Lake Tahoe Unified School District rules for cell phones this school year

SOUTH LAKE TAHOE, Calif. - As South Lake Tahoe students head back to the classroom on Monday, August 26, the Lake Tahoe Unified School District (LTUSD) will be enforcing current rules on cell phones during the school day. Many school districts across the county, including nearby Carson City, have banned cell phone use during the school day for multiple reasons, most dealing with a lack of attention to learning, addiction, and bullying, and other mental health issues.

At South Tahoe High School, these are the rules concerning cell phones:

Cell phones and earbuds need to be put away and off or silenced during all class periods unless directed otherwise by the classroom teacher.

At South Tahoe Middle School:

Cell phones need to be put away and off or silenced from the start of the school day until the end of the school day.
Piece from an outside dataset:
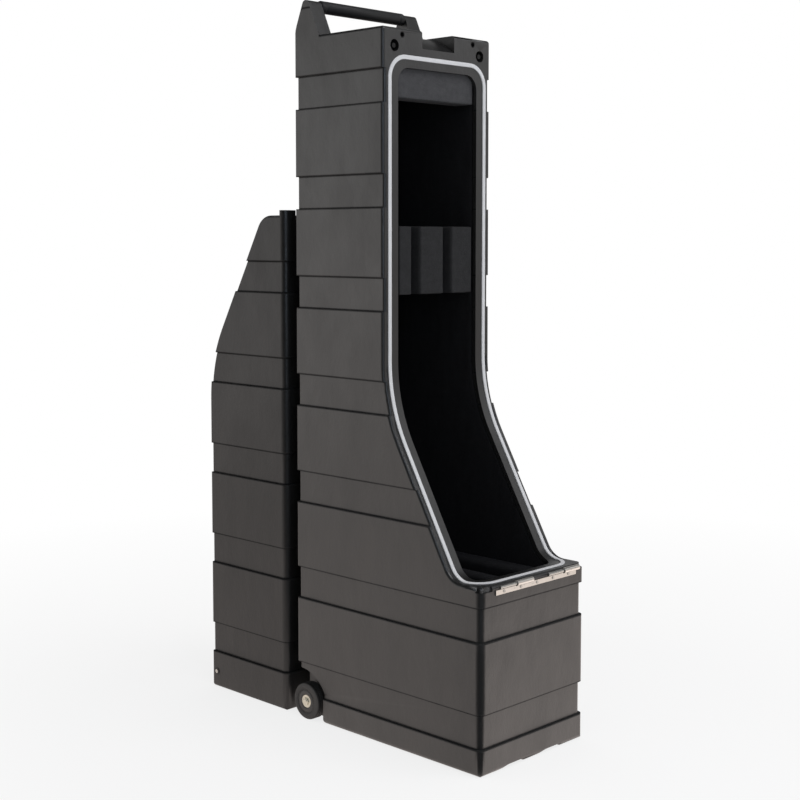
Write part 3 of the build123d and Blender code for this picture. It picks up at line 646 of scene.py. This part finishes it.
class GUITARCASE_OT_wheels(bpy.types.Operator):
    """Turns the grooved tyres and the hubs and fits the cap nuts"""
    bl_idname = "guitarcase.wheels"
    bl_label = "Wheels"

    def execute(self, context):
        s = sizes()
        _, y, z = middle("right_tyre")
        tyre, hub = self.tyre_outline(s), self.hub_outline()
        rubber = soft_rubber("tyre_rubber", tuple(finishes().tyre), 0.62, painted_tread_shade=True)
        plastic = moulded_nylon("hub_nylon", tuple(finishes().hub))
        for side in ("right", "left"):
            ring = turned(tyre, s.ring_steps, y, z)
            disc = turned(hub, s.ring_steps, y, z)
            if side == "left":
                ring, disc = flip_x(ring), flip_x(disc)
            name = side + "_tyre_ring"
            piece(name, to_mesh(ring, name), rubber, side + "_wheel", "tyre", side + "_tyre")
            name = side + "_hub_disc"
            piece(name, to_mesh(disc, name), plastic, side + "_wheel", "hub", side + "_hub")
        self.cap_nuts(y, z)
        return {"FINISHED"}

    def tyre_outline(self, s):
        """Half section of the right tyre: rounded shoulders and three grooves in the tread."""
        low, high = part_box("right_tyre")
        hub_low, hub_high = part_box("right_hub")
        inner, outer = low[0], high[0]
        big, small = (high[2] - low[2]) / 2, (hub_high[2] - hub_low[2]) / 2
        shoulder = s.tyre_shoulder
        curve = [(shoulder * (1 - math.cos(a)), big - shoulder * (1 - math.sin(a)))
                 for a in (0.4, 0.8, 1.2, 1.57)]
        tread = [(inner, small), (inner, big - shoulder)] + [(inner + x, r) for x, r in curve]
        for share in (0.32, 0.50, 0.68):
            spot, floor = inner + (outer - inner) * share, big - s.tread_groove
            tread += [(spot - s.groove_mouth, big), (spot - s.groove_floor, floor),
                      (spot + s.groove_floor, floor), (spot + s.groove_mouth, big)]
        tread += [(outer - x, r) for x, r in reversed(curve)]
        return tread + [(outer, big - shoulder), (outer, small)]

    def hub_outline(self):
        """Half section of the right hub: hollow inside, almost flush outside, with a washer seat."""
        low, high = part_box("right_hub")
        washer_low, washer_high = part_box("wheel_washers")
        small, flush = (high[2] - low[2]) / 2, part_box("right_tyre")[1][0] - 0.0003
        back, hollow, face = low[0], low[0] + 0.002, high[0]
        seat = (washer_high[2] - washer_low[2]) / 2 + 0.0008
        return [(back, ROD_BORE), (back, ROD_BORE + 0.004), (hollow, ROD_BORE + 0.005),
                (hollow, small - 0.004), (back, small - 0.002), (back, small),
                (flush, small), (flush, seat + 0.001), (flush - 0.0006, seat),
                (face, seat), (face, ROD_BORE)]

    def cap_nuts(self, y, z):
        """A hexagon and a dome on each washer, both nuts in one piece."""
        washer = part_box("wheel_washers")[1][0]
        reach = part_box("axle_nuts")[1][0]
        bm = bmesh.new()
        turn = Matrix.Rotation(math.radians(90.0), 4, "Y")
        for sign in (1.0, -1.0):
            spot = Matrix.Translation((sign * (washer + NUT_THICKNESS / 2), y, z))
            hexagon = bmesh.ops.create_cone(bm, cap_ends=True, segments=6, radius1=NUT_RADIUS,
                                            radius2=NUT_RADIUS, depth=NUT_THICKNESS,
                                            matrix=spot @ turn)
            soften(bm, list({e for v in hexagon["verts"] for e in v.link_edges}), NUT_EDGE)
            base = sign * (washer + DOME_BASE)
            dome = bmesh.ops.create_uvsphere(bm, u_segments=28, v_segments=14,
                                             radius=DOME_RADIUS,
                                             matrix=Matrix.Translation((base, y, z)) @ turn)
            squeeze = (reach - washer - DOME_BASE) / DOME_RADIUS
            bmesh.ops.scale(bm, vec=(squeeze, 1.0, 1.0), verts=dome["verts"],
                            space=Matrix.Translation((-base, 0.0, 0.0)))
        metal = plated_steel("nut_steel", tuple(finishes().cream), 0.44)
        dress(metal, "wheel_washers")
        mesh = to_mesh(bm, "cap_nut_pair", smooth=False)
        piece("cap_nut_pair", mesh, metal, "case", "steel", "axle_nuts")


class GUITARCASE_OT_hardware(bpy.types.Operator):
    """Finishes the hinge halves, latches, dowels and small steel parts"""
    bl_idname = "guitarcase.hardware"
    bl_label = "Hinge and latch hardware"

    def execute(self, context):
        c = finishes()
        strip = plated_steel("strip_steel", tuple(c.strip), 0.30, drawn_along=(0.05, 1.0, 1.0))
        steel = plated_steel("plain_steel", tuple(c.steel), 0.28)
        dress(strip, "case_hinge_leaf", "lid_hinge_leaf")
        dress(steel, "hinge_pins", "case_hinge_screws", "lid_hinge_screws", "handle_rod", "axle",
              "lid_dowels", "latch_screws", "latch_pivots",
              "left_latch_hook", "right_latch_hook", "left_latch_button", "right_latch_button")
        dress(black_oxide(), "dowel_bushes", "latch_brackets", "striker_studs")
        dress(moulded_nylon("black_nylon", tuple(c.nylon)), "wheel_spacers", "button_bushes")
        return {"FINISHED"}


class GUITARCASE_OT_stage(bpy.types.Operator):
    """Sets the pale floor, the soft lights and the camera"""
    bl_idname = "guitarcase.stage"
    bl_label = "Stage"

    def execute(self, context):
        scene = bpy.context.scene
        bm = bmesh.new()
        bmesh.ops.create_grid(bm, x_segments=1, y_segments=1, size=FLOOR_HALF)
        floor = bpy.data.objects.new("floor", to_mesh(bm, "floor"))
        scene.collection.objects.link(floor)
        floor.data.materials.append(self.pale_floor())
        scene.world = self.sky()
        for row in LAMPS:
            self.lamp(*row)
        self.camera(scene)
        scene.view_settings.view_transform = "Standard"
        return {"FINISHED"}

    def camera(self, scene):
        eye = bpy.data.cameras.new("camera")
        camera = bpy.data.objects.new("camera", eye)
        scene.collection.objects.link(camera)
        eye.sensor_width = CAMERA_SENSOR
        eye.lens = CAMERA_LENS
        eye.shift_y = CAMERA_SHIFT
        eye.clip_end = VIEW_DEPTH
        camera.location = CAMERA_PLACE
        camera.rotation_euler = (math.radians(CAMERA_PITCH), 0.0, math.radians(CAMERA_TURN))
        scene.camera = camera

    def lamp(self, name, place, aim, size, power, tone):
        """A soft rectangular lamp that the camera doesn't see."""
        data = bpy.data.lights.new(name, "AREA")
        data.shape = "RECTANGLE"
        data.size, data.size_y = size
        data.energy = power
        data.color = tone
        lamp = bpy.data.objects.new(name, data)
        bpy.context.scene.collection.objects.link(lamp)
        lamp.location = place
        lamp.rotation_euler = (Vector(aim) - Vector(place)).to_track_quat("-Z", "Y").to_euler()
        lamp.visible_camera = False

    def pale_floor(self):
        """White floor: white to the eye away from the case, and with its soft shadow near it."""
        f = Finish("pale_floor")
        cloud = f.noise(1.5, detail=2.0)
        f.set(Base_Color=f.tint((0.86, 0.86, 0.86), 0.99 + cloud * 0.02), Roughness=0.85)
        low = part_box("case_shell")[0]
        x = f.axis(f.place, "X") - low[0]
        y = f.axis(f.place, "Y") - low[1]
        far = f.node("ShaderNodeVectorMath", {"operation": "LENGTH"}, [f.place], "Value")
        far = far.most(0.05)
        reach = f.node("ShaderNodeMath", {"operation": "SQRT"}, [x * x + y * y + 0.0001])
        near = 1.0 - far.rise(1.3, 2.5)
        mirrored = self.studio_sides(x / reach, y / reach, window=0.64 + near * 0.20,
                                     wall=0.36 + near * 1.02)
        eye, glossy = self.who_looks(f)
        tone = f.blend(eye, f.tint((1.0, 0.90, 0.85), mirrored), WHITE)
        glow = f.node("ShaderNodeEmission", {}, {"Color": tone})
        f.mix_in(glow, eye * (0.78 + far.rise(0.7, 2.3) * 0.22) + glossy * 0.95)
        return f.made

    def sky(self):
        """White studio: white to the eye; mirrored, it has a bright window and wall side."""
        f = Finish("studio", world=True)
        x, y, z = (f.axis(f.place, letter) for letter in "XYZ")
        low = (1.12 - abs(z) * 1.7).clamp()
        mirrored = self.studio_sides(x, y, window=0.57, wall=0.50 + z) * low
        eye, glossy = self.who_looks(f)
        level = eye + (1.0 - eye) * (glossy * mirrored + (1.0 - glossy) * FILL_LEVEL)
        f.set(Color=WHITE, Strength=level)
        return f.made

    def studio_sides(self, x, y, window, wall):
        """Mirrored brightness in direction (x, y): window side, wall side and an unlit corner."""
        across = ((y - x) * 0.99 - 0.10).clamp()
        unlit = ((0.0 - x - y * 1.3) * 1.45 - 0.52).clamp()
        return 0.01 + (wall + (window - wall) * across) * (1.0 - unlit)

    def who_looks(self, f):
        """Masks for rays from the eye or through glass, and for mirrored rays."""
        eye = f.node("ShaderNodeLightPath", {}, {}, "Is Camera Ray")
        eye = eye.most(f.node("ShaderNodeLightPath", {}, {}, "Is Transmission Ray"))
        return eye, f.node("ShaderNodeLightPath", {}, {}, "Is Glossy Ray")


STEPS = (GUITARCASE_OT_shells, GUITARCASE_OT_gasket, GUITARCASE_OT_linings,
         GUITARCASE_OT_cradles, GUITARCASE_OT_handle, GUITARCASE_OT_wheels,
         GUITARCASE_OT_hardware, GUITARCASE_OT_stage)


class GUITARCASE_PT_panel(bpy.types.Panel):
    """Lists the steps that dress the case"""
    bl_idname = "GUITARCASE_PT_panel"
    bl_label = "Guitar Case"
    bl_space_type = "VIEW_3D"
    bl_region_type = "UI"
    bl_category = "Guitar Case"

    def draw(self, context):
        for step in STEPS:
            self.layout.operator(step.bl_idname)
        for group in (context.scene.case_sizes, context.scene.case_finishes):
            for name in group.__annotations__:
                self.layout.prop(group, name)


CLASSES = (CaseFinishes, CaseSizes) + STEPS + (GUITARCASE_PT_panel,)


def register():
    for made in CLASSES:
        bpy.utils.register_class(made)
    bpy.types.Scene.case_finishes = PointerProperty(type=CaseFinishes)
    bpy.types.Scene.case_sizes = PointerProperty(type=CaseSizes)


def unregister():
    del bpy.types.Scene.case_sizes
    del bpy.types.Scene.case_finishes
    for made in reversed(CLASSES):
        bpy.utils.unregister_class(made)


def main():
    register()
    for step in STEPS:
        group, name = step.bl_idname.split(".")
        getattr(getattr(bpy.ops, group), name)()


if __name__ == "__main__":
    main()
They do not come out between classes or at lunchtime.

At elementary schools:

Cell phones are not typically an issue said Dr. Alan Reeder, the LTUSD associate superintendent of educational services. He said the elementary staff requests that cell phones be turned off and put away if a student brings one to school.

Before all students were given a Chromebook, students would occasionally be asked to use cell phones for educational purposes. Relying on students' personal devices is no longer necessary.
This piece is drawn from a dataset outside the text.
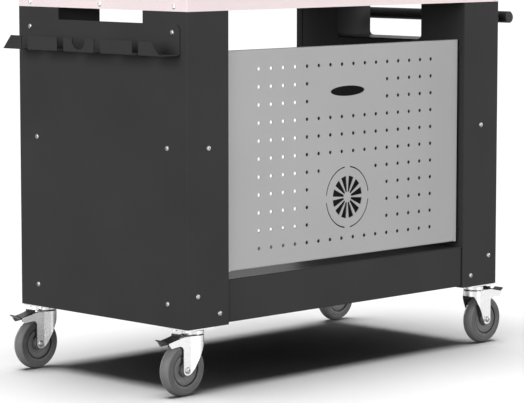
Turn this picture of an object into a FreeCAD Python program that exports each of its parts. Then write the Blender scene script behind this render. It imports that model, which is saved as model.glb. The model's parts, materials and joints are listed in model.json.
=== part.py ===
"""Outdoor pizza oven table: a folded sheet-metal trolley on four braked swivel casters.

Millimetres, +Z up. The origin is on the floor, midway between the four casters;
+X runs to the right along the front and +Y runs to the back.
"""

import FreeCAD, Part
import math
import os
import re

import Sketcher
from FreeCAD import Placement, Rotation, Vector

# Driving dimensions, one spreadsheet row each. Heights called a level are
# measured up from the lower edge of the body; the floor is caster_height below it.
SIZES = {
    # body
    "table_width": 1100,
    "table_depth": 598,
    "body_height": 731,
    "caster_height": 158.5,
    "gauge": 2,
    "bend_radius": 3,
    "fit_gap": 0.2,
    # side columns
    "column_width": 133,
    "return_depth": 22,
    "top_tab_depth": 26,
    "window_width": 299,
    "window_level": 629,
    "window_corner": 16,
    "tray_gauge": 3,
    "tray_height": 92,
    "brace_level": 430,
    "brace_depth": 32,
    # base between the columns
    "rail_level": 4,
    "rail_height": 100,
    "rail_recess": 4,
    "rail_flange": 25,
    "shelf_flange": 20,
    # worktop
    "top_height": 32,
    "top_edge": 2.5,
    "frame_tube": 30,
    "tube_wall": 2,
    "top_screw_level": 11,
    "top_screw_inset": 43,
    # front flap
    "flap_gap": 13.5,
    "flap_recess": 15,
    "flap_fold": 15,
    "flap_level": 121,
    "flap_height": 516,
    "flap_corner": 4,
    "hole_size": 9.6,
    "hole_pitch_across": 40.6,
    "hole_pitch_up": 42.5,
    "hole_margin": 45.5,
    "grip_length": 120,
    "grip_height": 25,
    "grip_drop": 111,
    "motif_level": 266,
    "motif_outer": 52,
    "motif_inner": 13,
    "crust_radius": 73,
    "crust_slot": 3,
    "pivot_rise": 20,
    "pivot_setback": 8,
    "pivot_pin": 8,
    "hinge_plate": 3,
    "catch_drop": 23,
    "catch_height": 20,
    "catch_lip": 4,
    # tool rack
    "rack_reach": 67,
    "rack_inset": 22,
    "rack_level": 631,
    "rack_height": 71,
    "rack_corner": 15,
    "rack_lip": 33,
    "rack_lip_slant": 29.5,
    "rack_slot": 23,
    "rack_slot_pitch": 131,
    "rack_slot_depth": 42,
    "rack_notch": 45,
    "rack_notch_depth": 27,
    "rack_screw_drop": 19,
    "rack_screw_inset": 24.5,
    # handle
    "handle_standoff": 52,
    "handle_diameter": 30,
    "handle_wall": 2,
    "handle_inset": 6,
    "handle_level": 689,
    "bracket_inset": 64,
    "bracket_post": 16,
    "bracket_flange": 38,
    # button-head body screws
    "screw_hole": 6.4,
    "screw_shank": 6,
    "screw_head": 12.5,
    "screw_dome": 3.6,
    "screw_length": 9,
    "side_screw_inset": 67,
    "brace_screw_level": 416.5,
    "tray_screw_level": 54.5,
    "leg_screw_middle": 67,
    "leg_screw_outer": 32,
    "leg_screw_inner": 102,
    "leg_screw_high": 75.4,
    "leg_screw_low": 29.3,
    # casters
    "caster_inset_across": 49,
    "caster_inset_deep": 36,
    "caster_trail": 35,
    "wheel_diameter": 125,
    "tyre_width": 31,
    "tread_flat": 10,
    "tread_drop": 6.8,
    "tread_round": 12,
    "rim_diameter": 76,
    "hub_length": 34,
    "hub_boss": 30,
    "hub_web": 20,
    "rim_lip": 3,
    "rim_land": 4,
    "rim_slope": 3,
    "axle_diameter": 10,
    "axle_head": 16,
    "axle_head_height": 5,
    "running_gap": 0.05,
    "fork_gauge": 2.5,
    "fork_inside": 36,
    "fork_crown": 53,
    "fork_level": 140.5,
    "fork_flare": 16,
    "fork_tip": 12,
    "fork_tip_flat": 8.4,
    "fork_skirt": 13,
    "fork_throat": 1,
    "fork_edge_reach": 19.5,
    "fork_edge_rise": 1,
    "fork_edge_top": 18,
    "fork_arm": 59.5,
    "fork_arm_drop": 9.7,
    "fork_arm_depth": 12.1,
    "fork_arm_slant": 9.5,
    "fork_arm_taper": 3.3,
    "fork_arm_round": 3,
    "crown_lip": 1,
    "race_height": 2.3,
    "race_inset": 3,
    "cup_rim": 143,
    "cup_chamfer": 2,
    "cup_shoulder": 4,
    "mount_plate": 3,
    "plate_length": 94,
    "plate_width": 69,
    "plate_bolt_across": 72,
    "plate_bolt_deep": 42,
    "caster_bolt": 8,
    "caster_bolt_head": 13,
    "caster_bolt_height": 5,
    "kingpin_diameter": 12,
    "kingpin_head": 20,
    "kingpin_head_height": 4,
    "pedal_width": 28,
    "pedal_gauge": 3,
    "pedal_pin": 6,
    "pedal_pin_reach": 30,
    "pedal_pin_level": 130,
    "pedal_boss": 5.5,
    "pedal_bar_reach": 17,
    "pedal_bar_length": 6,
    "pedal_bar_rise": 17,
    "pedal_bar_step": 4.5,
    "pedal_dip_reach": 26.5,
    "pedal_dip_rise": 1,
    "pedal_toe_reach": 40.5,
    "pedal_toe_rise": 8.8,
    "pedal_bend": 5,
    "shoe_gap": 1.8,
    "shoe_width": 22,
    "shoe_length": 9,
    "shoe_reach": 4,
}

doc = FreeCAD.newDocument("oven_table")
nodes = []


def fill_sheet():
    """Write every driving dimension to the sheet, with its name beside it."""
    sheet = doc.addObject("Spreadsheet::Sheet", "Sizes")
    for row, (alias, value) in enumerate(SIZES.items(), 1):
        sheet.set(f"A{row}", alias)
        sheet.set(f"B{row}", str(value))
        sheet.setAlias(f"B{row}", alias)
    doc.recompute()
    return sheet


sheet = fill_sheet()


def bind(item, path, text):
    """Bind a property to an expression written with the sheet's aliases."""
    words = re.sub(r"[a-z][a-z_]*", lambda word: _reference(word.group()), str(text))
    item.setExpression(path, words)


def _reference(word):
    return "Sizes." + word if word in SIZES else word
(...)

In the book, The Anxious Generation: How the Great Rewiring of Childhood Is Causing an Epidemic of Mental Illness, author Jonathan Haidt investigates the collapse of youth mental health in the era of smartphones, social media, and big tech. Haidt states that there are four foundational harms in a phone-based childhood:

Social deprivation. Since 2012, the time adolescents spend with friends in face-to-face settings has dropped 50% — and the pandemic only made it worse.

Sleep deprivation. A lack of sleep leads to “depression, anxiety, irritability, cognitive deficits, poor learning, and lower grades” — and long-term studies have proven smartphones are making us sleep worse.

Attention fragmentation. Since our phones are constantly interrupting us, our ability to focus is severely impaired.

Addiction. Many kids are using their phones like dopamine slot machines, always in search of the next hit — and big tech has designed their apps to encourage this behavior.

He also offers solutions in the book, and that "foundational reforms" to these four harms are:

No smartphones before high school. We should give our kids basic, text-and-call-only phones until they are 14 years old.

No social media before 16. When preteens are subjected to endless algorithmically chosen content and comparisons with influencers, it can damage their self-worth permanently.

Phone-free schools. More than just disallowing phones during class, schools should force kids to lock them away altogether. “That is the only way to free up their attention for each other and for their teachers,” Haidt writes.

Far more unsupervised play and childhood independence. Let your kids learn to “develop social skills, overcome anxiety, and become self-governing young adults,” naturally, Haidt suggests. Give them room to try, fail, and learn from it.